Edited by mike_k, 25 April 2025 - 01:20 PM.

[dx_ron]

If your telescope has no post-objective corrector lens (no field flattener, no reducer/flattener, no coma corrector), then usually all you need is to get your camera sensor to the focal plane of the objective. Many scopes need some sort of corrective optics - refractors need a field flattener, newtonians need a coma corrector - in order correct for off-axis abberations. That corrector lens is designed so that the corrected / flattened field is restricted to some fixed distance from the corrector lens. That required distance is the backfocus.

 

Anything in the light path after the corrector lens "uses" some of the backfocus distance. In fact, the distance from the T-connector to the sensor inside a typical dslr is 55mm - which is why the most common design for corrective optics use 55mm as "standard backfocus". Most dedicated astro cameras have the sensor ~17.5mm from the threads you use to connect to the telescope, so you have 37.5mm that either needs to be added in the form of spacers, or can be used to add other things you want to have in the light path, such as a filter drawer or wheel and an off-axis guider.

[bobzeq25]

Change the word to "spacing". Makes it much more intuitive.

Refractors typically need a flattener or flattener/reducer, because their plane of good focus is curved. The spacing ("backfocus") between the back of the flattener/reducer and the camera sensor needs to be precise within about a millimeter to get the flat field, and good stars across the whole image.

The spacing of a typical DSLR with a t-adapter is 55mm. Many reducers are designed to accommodate this by having a spacing of 55mm. The t-adapter screws into the reducer. the DSLR is attached, and the spacing is automatically correct.

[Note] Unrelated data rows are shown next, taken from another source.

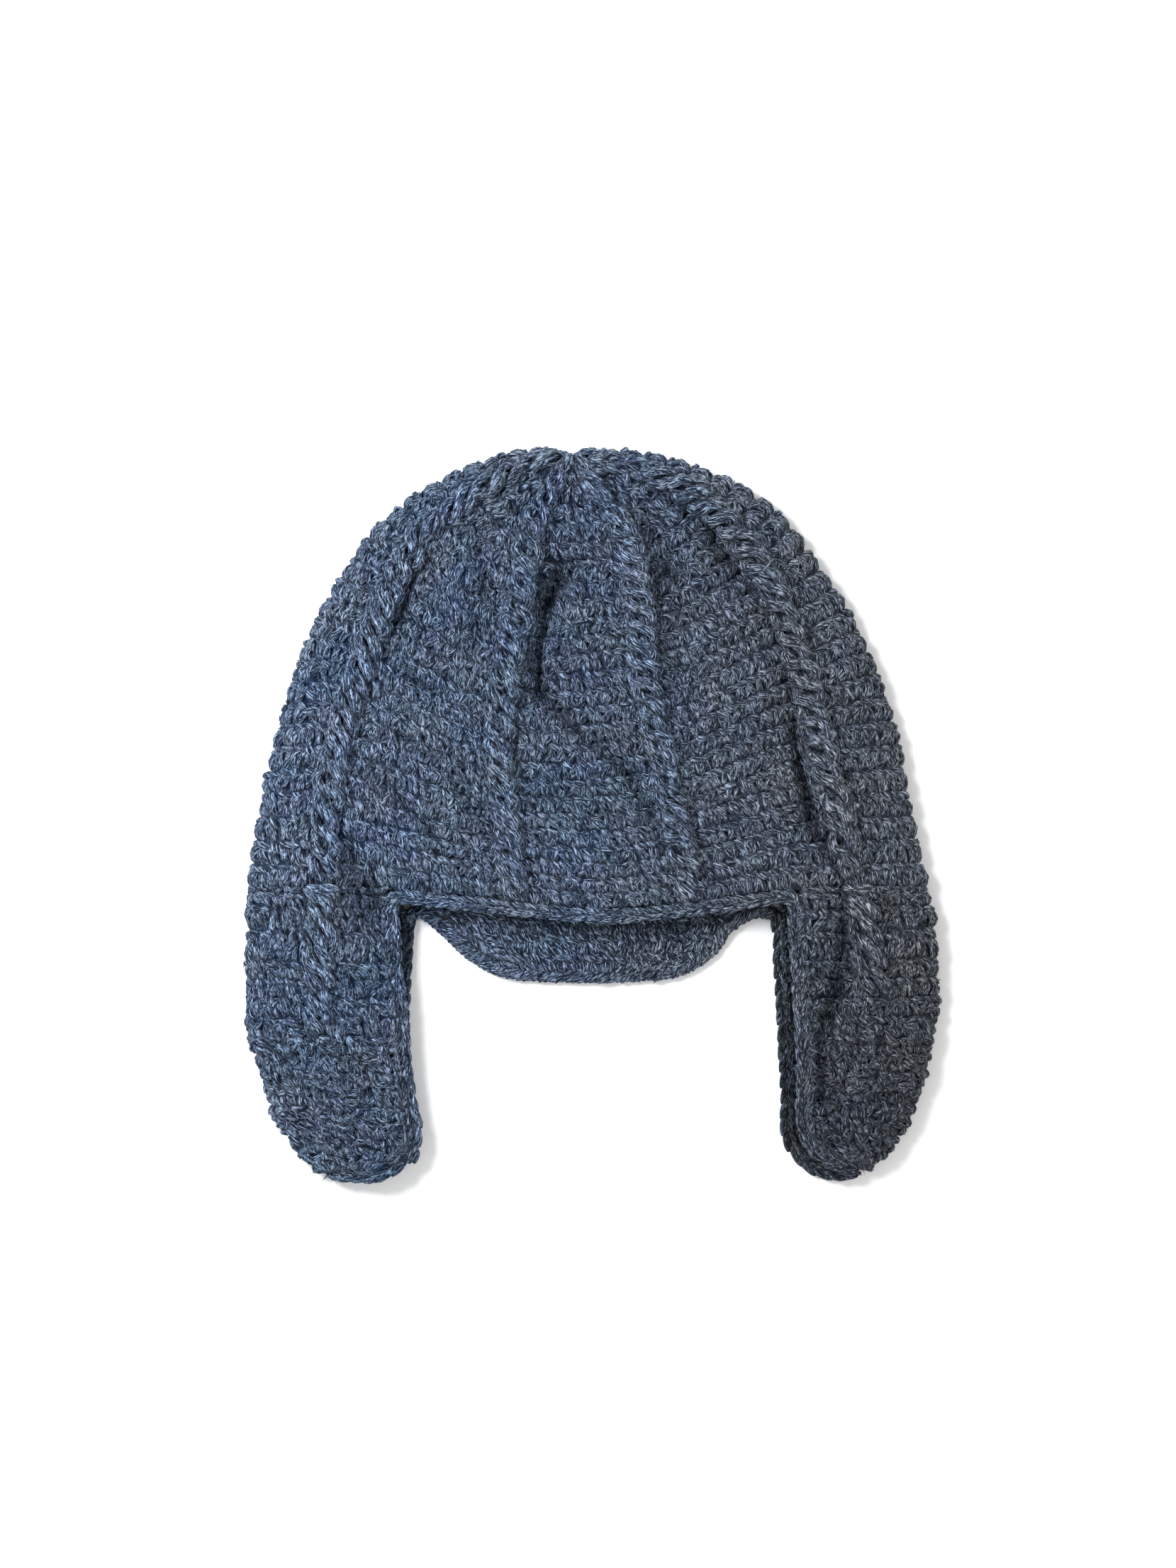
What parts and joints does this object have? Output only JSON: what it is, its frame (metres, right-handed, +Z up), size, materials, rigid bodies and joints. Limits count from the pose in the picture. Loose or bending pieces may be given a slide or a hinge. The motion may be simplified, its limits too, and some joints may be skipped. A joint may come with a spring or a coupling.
{
  "type": "crocheted earflap cap",
  "caption": "Crocheted wool cap with cabled crown, two long folded earflaps, a rounded nape flap and a corded edge, lying flat on its back.",
  "frame": {"origin": "middle of the footprint, on the surface the cap lies on", "axes": "+Z up through the flattened cap, front side up; +Y towards the top of the crown; +X to the right seen from above"},
  "size_m": [0.2728, 0.2902, 0.0264],
  "materials": {
    "wool": "matt",
    "wool_cord": "matt"
  },
  "bodies": {
    "root": {"crown": "wool", "earflap_left": "wool", "earflap_right": "wool", "nape_flap": "wool", "edging": "wool_cord"}
  },
  "joints": []
}
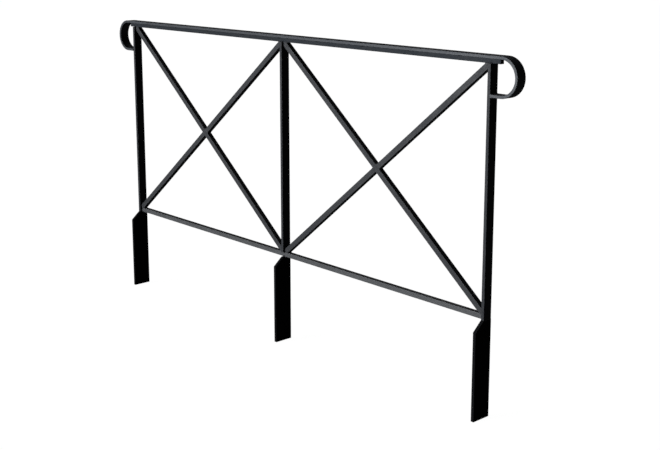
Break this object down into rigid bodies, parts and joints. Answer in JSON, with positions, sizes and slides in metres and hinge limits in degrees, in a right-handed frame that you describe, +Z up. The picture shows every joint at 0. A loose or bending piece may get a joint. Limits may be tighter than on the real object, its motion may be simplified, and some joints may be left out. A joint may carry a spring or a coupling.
{
  "type": "pedestrian guard railing",
  "caption": "Steel guard railing with crossed braces between its posts, a flat handrail curled at each end, and flat feet to set in the ground.",
  "frame": {"origin": "bottom face of the middle foot plate, in the plane of the railing", "axes": "+X along the railing, +Z up, -Y the side that the foot plates stand out to"},
  "size_m": [2.2116, 0.076, 1.183],
  "materials": {
    "black_paint": "satin black paint over steel bar"
  },
  "bodies": {
    "root": {"handrail": "black_paint", "top_rail": "black_paint", "bottom_rail": "black_paint", "post_left": "black_paint", "post_middle": "black_paint", "post_right": "black_paint", "foot_left": "black_paint", "foot_middle": "black_paint", "foot_right": "black_paint", "brace_left_long": "black_paint", "brace_left_lower_half": "black_paint", "brace_left_upper_half": "black_paint", "brace_right_long": "black_paint", "brace_right_lower_half": "black_paint", "brace_right_upper_half": "black_paint"}
  },
  "joints": []
}
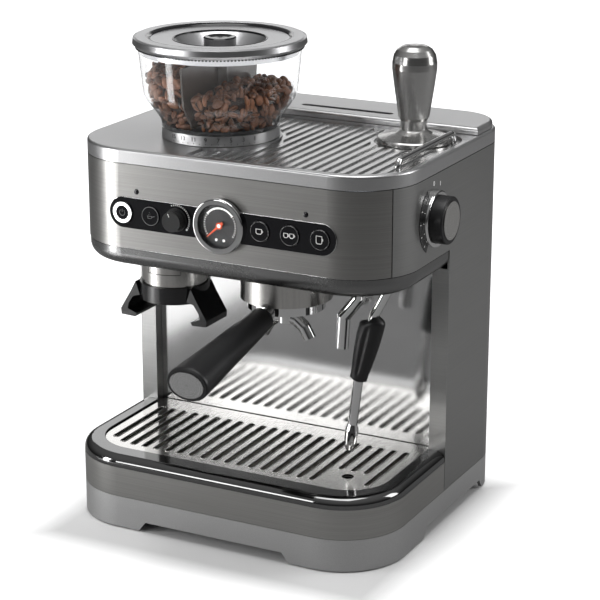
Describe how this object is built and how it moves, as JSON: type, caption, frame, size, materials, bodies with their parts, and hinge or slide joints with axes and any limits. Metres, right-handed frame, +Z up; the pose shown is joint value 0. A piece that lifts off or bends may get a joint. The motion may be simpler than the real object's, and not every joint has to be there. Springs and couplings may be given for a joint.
{
  "type": "espresso machine",
  "caption": "Pump espresso machine with a built-in burr grinder, glass bean hopper, steam wand, tamper, lock-in portafilter and pull-out drip tray.",
  "frame": {"origin": "middle of the machine's footprint on the counter, with the side dial, the portafilter's handle and the rear lead bush counted in", "axes": "+Z up, +X to the machine's right seen from the front, +Y from the controls to the back"},
  "size_m": [0.3012, 0.3305, 0.3915],
  "materials": {
    "ring_plastic": "satin light grey",
    "foot_rubber": "matt",
    "panel_steel": "dark satin",
    "rear_steel": "satin",
    "screw_steel": "bright",
    "black_plastic": "satin black",
    "mirror_steel": "polished",
    "trim_plastic": "dark grey gloss",
    "fascia_steel": "horizontal brush",
    "satin_silver": "satin silver",
    "tray_steel": "polished brush",
    "chrome": "mirror",
    "tank_plastic": "translucent",
    "clear_glass": "clear",
    "lid_satin": "satin silver",
    "gloss_black": "gloss",
    "burr_steel": "ground",
    "motor_steel": "satin",
    "cover_steel": "circular brush",
    "cast_alloy": "cast",
    "gasket_rubber": "matt",
    "basket_steel": "bright",
    "grip_black": "satin black",
    "brushed_disc": "brushed",
    "gauge_black": "matt",
    "needle_red": "orange red",
    "tamper_steel": "dark polish",
    "band_steel": "horizontal brush",
    "float_plastic": "red"
  },
  "bodies": {
    "machine": {"base_ring": "ring_plastic", "rubber_feet": "foot_rubber", "side_panel_left": "panel_steel", "side_panel_right": "panel_steel", "rear_panel": "rear_steel", "case_screws": "screw_steel", "cord_inlet": "black_plastic", "splash_panel": "mirror_steel", "head_underside": "trim_plastic", "fascia": "fascia_steel", "top_frame": "satin_silver", "cup_tray": "tray_steel", "cup_rail": "chrome", "burr_housing": "black_plastic", "grinder_motor": "motor_steel", "outlet_cover": "cover_steel", "portafilter_cradle": "black_plastic", "group_cover": "cover_steel", "group_head": "cast_alloy", "group_gasket": "gasket_rubber", "shower_screen": "basket_steel", "control_strip": "gloss_black", "gauge_bezel": "chrome", "gauge_face": "gauge_black", "gauge_lens": "clear_glass", "dial_escutcheon": "chrome", "thermoblock": "cast_alloy", "pump": "motor_steel", "hot_water_pipe": "chrome"},
    "portafilter": {"portafilter_body": "chrome", "filter_basket": "basket_steel", "twin_spout": "chrome", "handle_grip": "grip_black", "handle_cap": "brushed_disc"},
    "hopper": {"hopper_glass": "clear_glass", "hopper_ring": "satin_silver", "upper_burr": "burr_steel"},
    "hopper_lid": {"hopper_lid": "lid_satin", "hopper_lid_knob": "gloss_black"},
    "grinding_cone": {"lower_burr": "burr_steel"},
    "tamper": {"tamper_base": "tamper_steel", "tamper_handle": "tamper_steel"},
    "water_tank": {"water_tank": "tank_plastic"},
    "tank_lid": {"tank_lid": "satin_silver"},
    "drip_tray": {"drip_tray": "band_steel", "tray_rim": "chrome"},
    "tray_grille": {"tray_grille": "tray_steel"},
    "tray_float": {"tray_float": "float_plastic"},
    "steam_wand": {"wand_tube": "chrome", "wand_grip": "grip_black", "wand_tip": "chrome"},
    "steam_dial": {"steam_dial": "grip_black", "dial_cap": "brushed_disc"},
    "grind_dial": {"grind_dial": "gloss_black"},
    "gauge_needle": {"gauge_needle": "needle_red"},
    "power_button": {"power_button": "gloss_black"},
    "grind_button": {"grind_button": "gloss_black"},
    "brew_button_1": {"brew_button_1": "gloss_black"},
    "brew_button_2": {"brew_button_2": "gloss_black"},
    "brew_button_3": {"brew_button_3": "gloss_black"}
  },
  "joints": [
    {"name": "portafilter_turn", "type": "hinge", "parent": "machine", "child": "portafilter", "pos_m": [0.0144, -0.0046, 0.195], "axis": [0, 0, 1], "range_deg": [-40, 0]},
    {"name": "hopper_turn", "type": "hinge", "parent": "machine", "child": "hopper", "pos_m": [-0.0516, 0.0089, 0.31], "axis": [0, 0, 1], "range_deg": [-75, 75]},
    {"name": "hopper_lid_lift", "type": "slide", "parent": "hopper", "child": "hopper_lid", "axis": [0, 0, 1], "range_m": [0, 0.06]},
    {"name": "cone_spin", "type": "hinge", "parent": "machine", "child": "grinding_cone", "pos_m": [-0.0516, 0.0089, 0.27], "axis": [0, 0, 1], "continuous": true},
    {"name": "tamper_lift", "type": "slide", "parent": "machine", "child": "tamper", "axis": [0, 0, 1], "range_m": [0, 0.1]},
    {"name": "tank_lift", "type": "slide", "parent": "machine", "child": "water_tank", "axis": [0, 0, 1], "range_m": [0, 0.25]},
    {"name": "tank_lid_hinge", "type": "hinge", "parent": "water_tank", "child": "tank_lid", "pos_m": [-0.0076, 0.155, 0.3139], "axis": [-1, 0, 0], "range_deg": [0, 95]},
    {"name": "tray_slide", "type": "slide", "parent": "machine", "child": "drip_tray", "axis": [0, -1, 0], "range_m": [0, 0.13]},
    {"name": "grille_lift", "type": "slide", "parent": "drip_tray", "child": "tray_grille", "axis": [0, 0, 1], "range_m": [0, 0.012]},
    {"name": "float_rise", "type": "slide", "parent": "drip_tray", "child": "tray_float", "axis": [0, 0, 1], "range_m": [0, 0.008]},
    {"name": "wand_swing", "type": "hinge", "parent": "machine", "child": "steam_wand", "pos_m": [0.1134, -0.0186, 0.218], "axis": [0, 0, 1], "range_deg": [-30, 110]},
    {"name": "steam_dial_turn", "type": "hinge", "parent": "machine", "child": "steam_dial", "pos_m": [0.1424, 0.0079, 0.2654], "axis": [1, 0, 0], "range_deg": [-90, 90]},
    {"name": "grind_dial_turn", "type": "hinge", "parent": "machine", "child": "grind_dial", "pos_m": [-0.0458, -0.0766, 0.2611], "axis": [0, -1, 0], "range_deg": [-140, 140]},
    {"name": "needle_sweep", "type": "hinge", "parent": "machine", "child": "gauge_needle", "pos_m": [-0.0076, -0.0736, 0.2611], "axis": [0, 1, 0], "range_deg": [0, 264]},
    {"name": "power_button_press", "type": "slide", "parent": "machine", "child": "power_button", "axis": [0, 1, 0], "range_m": [0, 0.0012], "stiffness_N_per_m": 400},
    {"name": "grind_button_press", "type": "slide", "parent": "machine", "child": "grind_button", "axis": [0, 1, 0], "range_m": [0, 0.0012], "stiffness_N_per_m": 400},
    {"name": "brew_button_1_press", "type": "slide", "parent": "machine", "child": "brew_button_1", "axis": [0, 1, 0], "range_m": [0, 0.0012], "stiffness_N_per_m": 400},
    {"name": "brew_button_2_press", "type": "slide", "parent": "machine", "child": "brew_button_2", "axis": [0, 1, 0], "range_m": [0, 0.0012], "stiffness_N_per_m": 400},
    {"name": "brew_button_3_press", "type": "slide", "parent": "machine", "child": "brew_button_3", "axis": [0, 1, 0], "range_m": [0, 0.0012], "stiffness_N_per_m": 400}
  ]
}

Most astro specific cameras have much shorter spacing, so you need to add an appropriate extension tube to move them back. It can be useful to adjust that spacer a bit with washers, a reducer with a specified spacing of 55mm may work a bit better somewhere between 54 and 56.

Finally. Flattener/reducers tend to work best when they're used with the specific scope they were designed for. If your scope has a flattener/reducer the manufacturer makes/recommends, that's ALWAYS your first choice. Using an unmatched flattener can work, but if you don't have to risk that, don't.

Edited by bobzeq25, 25 April 2025 - 01:45 PM.

[kathyastro]

"Back focus" is a confusing term, because it has multiple meanings, and the most common meaning is not the official meaning.

 

The focal point of a telescope is a specific distance (the focal length) behind the primary lens or mirror.  In refractors and Newtonians, the focal point never changes.  (Maks and SCTs are a bit different because their focal length changes.)  The official technical definition of "back focus" is the maximum distance between that point and the draw tube of the focuser, which occurs when the draw tube is fully retracted.

 

For focusing a camera, the aim is to place the camera's sensor at the focal point.  That only occurs at one point.  Obviously, the distance between the draw tube and the focal point must be greater than the depth of the camera's body, or the camera won't fit and focus at the same time.  If you are using a DSLR, its body (with the necessary T-ring installed) is 55mm deep.  That is where that number comes from.  So the minimum required back focus for a DSLR is 55mm.  A little more allows you to tweak the focus.

 

Things change when you add corrective optics, such as coma correctors or field flatteners.  Those devices are designed to flatten the image field at a specific distance, also known as "back focus".  In this case, it is less a measured characteristic of the telescope and more a manufacturing specification.  To get the best results from the device, you need to place the camera's sensor at that exact distance from the back of the device.

 

Again, 55mm is a common specification because it matches the depth of a DSLR.  But other common specifications are 85mm or 105mm.  You need to know the requirement of your device.  You arrange the correct spacing for your device and camera using extension tubes, which might include OAGs or filter wheels.  Then you mount the entire rigid combination of corrective optic, extensions and camera onto the scope and focus it.

[Marcelofig]

Cuiv has a recent video explaining backfocus:

 

https://youtu.be/6xE...?feature=shared

[matt_astro_tx]

This is the effect that too much/too little back focus distance has on your field.  

 

[Alex McConahay]

You have good information above. Here is one of the  YouTubes from the Astro Imaging Channel that may help.   

 

https://youtu.be/5J654T0UpBc 

 

Alex

[Myk]

Wow.. "Fora" I haven't seen that since high school! 2nd Declension, I think.  

 

Looking into various fora it’s mentioned a lot.

[mike_k]

T hanks all.

I THINK I understand it now. Probably will better when I actually DO something, rather than only theory. Though the graphic I think really helps.

And… forums ??

[Myk]

T hanks all.

I THINK I understand it now. Probably will better when I actually DO something, rather than only theory. Though the graphic I think really helps.

And… forums ??

Fora AND Forums are both right from what I understand. More power to you for using the, less common but cooler, fora!

[AstroFromHome]

Does your telescope use a corrective optical element like a flattner, focal reducer or coma corrector that you need to put on the end of the focuser?

 

If so the magical 55mm of backfocus are measured from the back of that element (without threads) until your camera sensor. It is 55mm as most manufacturers of those corrective optical elements somewhen started to design them in that manner that no other manufacturers has any advantage through the customers available spacers or spacers easy to get for them to combine with what they have.

 

Than there is the focus plane. It measures from where the focuser tune is exiting the telescope. That distance is the 55mm of backfocus plus what is needed to get your camera into focus.

 

If you are using a Petzval design telescope a backfocus range is stated. Usually between 50 an 65mm. So instead of the fixed 55mm you can have diviations. Then you fust bring the camera into focus and you are done. Using a backfocus at the low or high limit of the range may cause that you cannot exactly meet the point of best focus.

 

A flatfield telescope that does not require additional optical elements the manufacturers also state the 55mm of backfocus. So the distance from the end of the focuser to the camera sensor. Why is it here as well the 55mm? These telescopes have the corrective lenses built into the focuser. So the way to approach those is the same like the first set of telescopes for that you need to purchase the additional optical element separately.